We are not disagreeing, I think I may not have been clear. I agree with
all what you said.

What I was saying is basically delivering the payload for *pending*
exceptions for L2 is wrong (i.e. just removing the is_guest_mode() check
before calling kvm_deliver_exception_payload() in
kvm_multiple_exception()).

Exactly because of everything you said, the exception is not yet
*injected* and is *not* reflected to L1 in
exit_int_info/idt_vectoring_info if it's injection fails.

i.e what I said above:

	 If we drop the guest mode check here, we could end up with CR2
	 updated and a #PF not reflected in
	 exit_int_info/idt_vectoring_info (assuming #PF is not
	 intercepted).

We already established that removing the is_guest_mode() would be wrong,
so all is good here, I am just clarifying that what I meant initially is
that it would be wrong because we would update CR2 without actually
reflecting the #PF in exit_int_info/idt_vectoring_info, not because we
could update CR2 before a #PF intercept (as you mentioned, this part is
handled).

> 
> > > So, with all of that in mind, I believe the best we can do is fully defer delivery
> > > of the exception until it's actually injected, and then apply the quirk to the
> > > relevant GET APIs.
> > 
> > I think this should work.
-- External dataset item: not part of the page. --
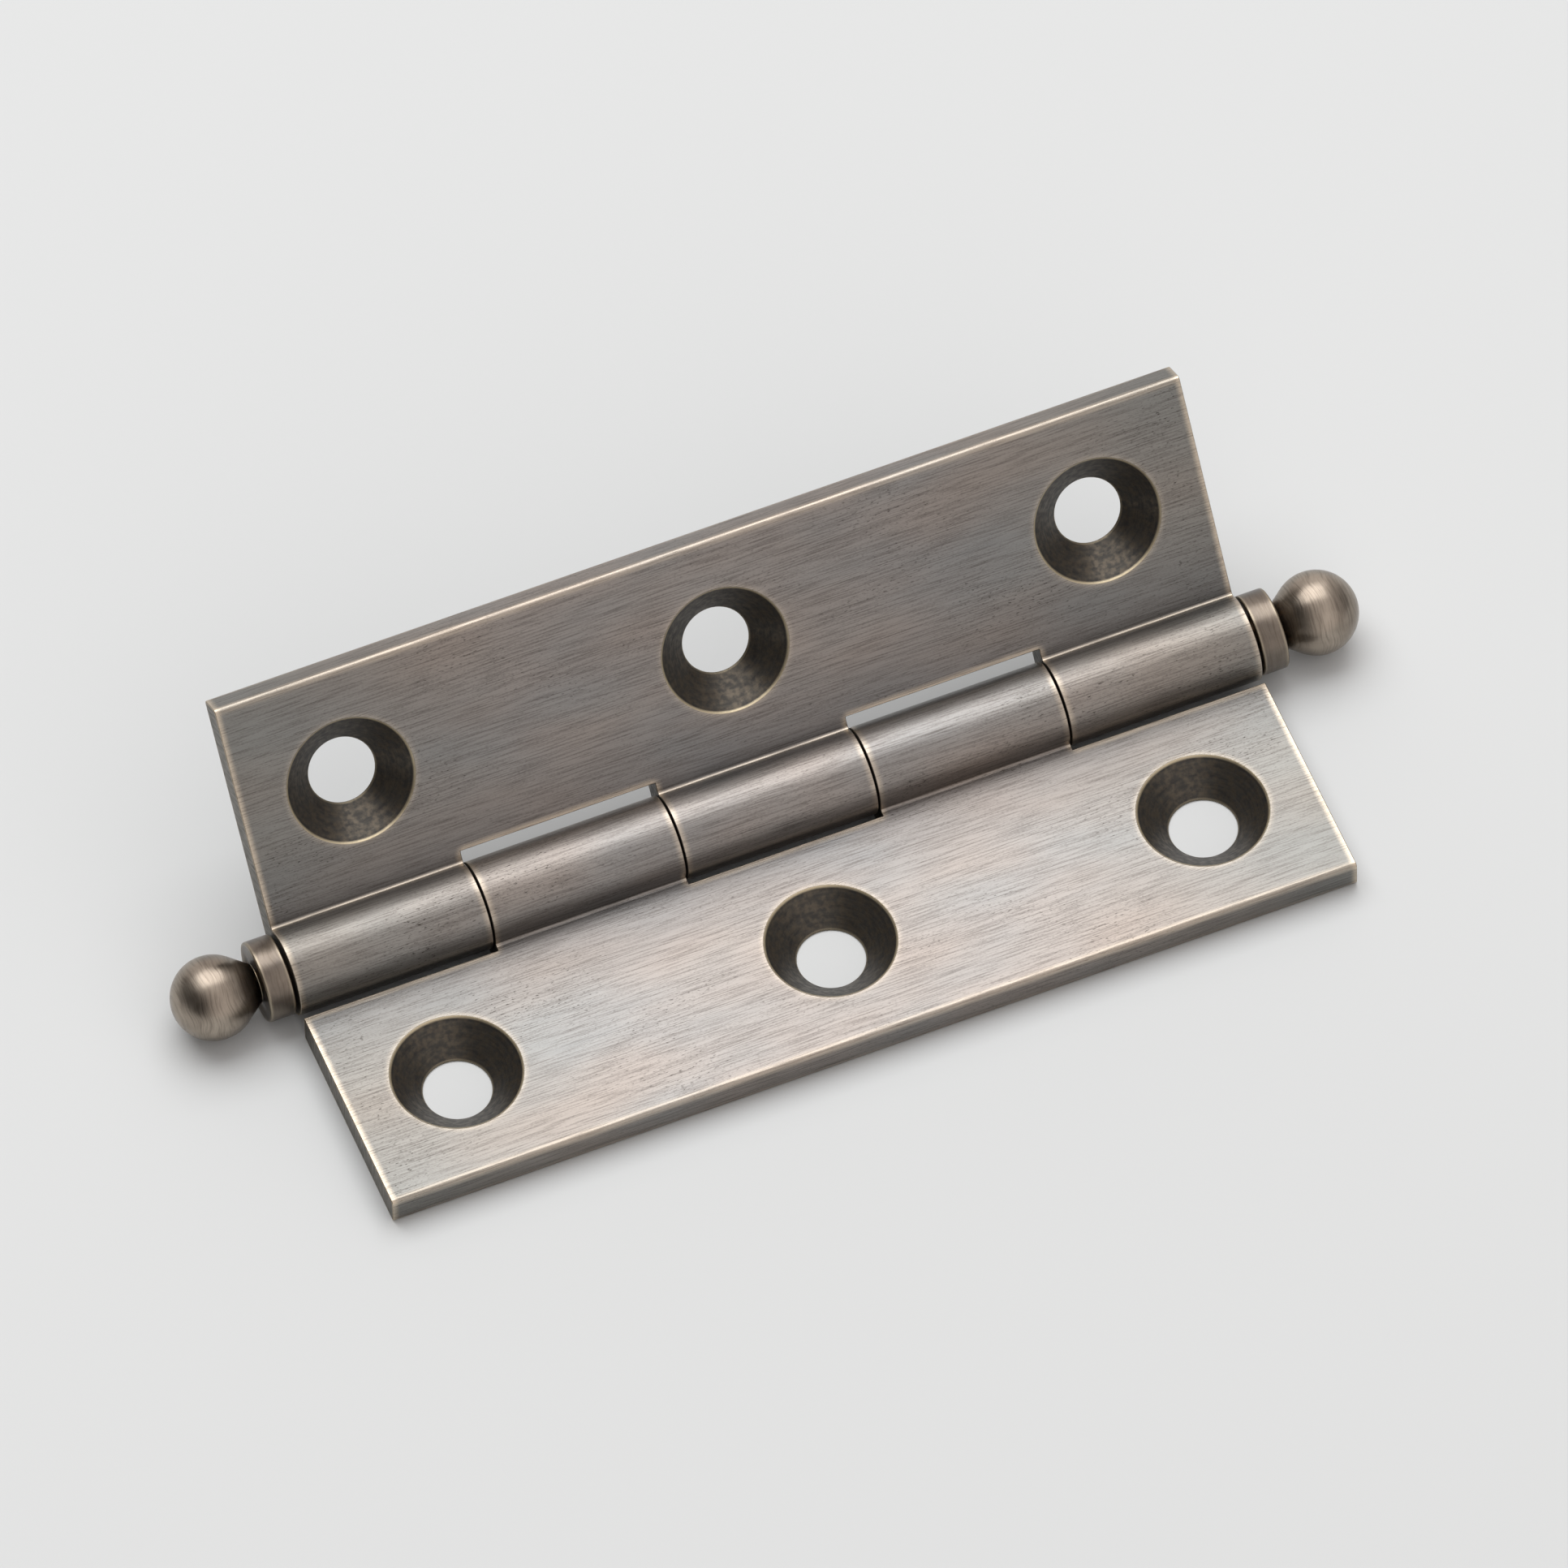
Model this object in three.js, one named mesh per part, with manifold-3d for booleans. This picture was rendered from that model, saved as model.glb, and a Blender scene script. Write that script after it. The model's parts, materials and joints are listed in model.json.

I can test it for the nested case, the way I
> > could reproduce the problem (with a VMM that does KVM_GET_SREGS before
> > KVM_GET_VCPU_EVENTS, but does not use KVM_CAP_EXCEPTION_PAYLOAD) is by
> > intercepting and re-injecting all #PFs from L2, and then repeatedly
> > doing save+restore while L2 is doing some heavy lifting (building GCC).
> > This generates a lot of #PF exceptions to be saved+restored, and we
> > eventually get a segfault because of corrupted CR2 in L2.
> > 
> > Removing the is_guest_mode() check in kvm_multiple_exception() fixes it
> > by prematurely delivering the payload when it's queued. I think your fix
> > will also work by prematurely delivering the payload at save time. This
> > is actually more corect because at restore time the exception will
> > become injected and treated as such (e.g. shows up in exit_int_info).
> > 
> > Do you intend to send a patch? Or should I send it out (separate from
> > the current one) with you as the author?
> 
> I'll send a patch for this, there's a lot of historical information I want to
> capture.

Sounds good, I will test that it fixes the problem of losing the payload
of a nested exception when KVM_GET_SREGS preceeds KVM_GET_VCPU_EVENTS
(without KVM_CAP_EXCEPTION_PAYLOAD). Please CC me when you send it.

> 
> Can you send a v2 for _this_ patch, without the comment change?

Will do so shortly.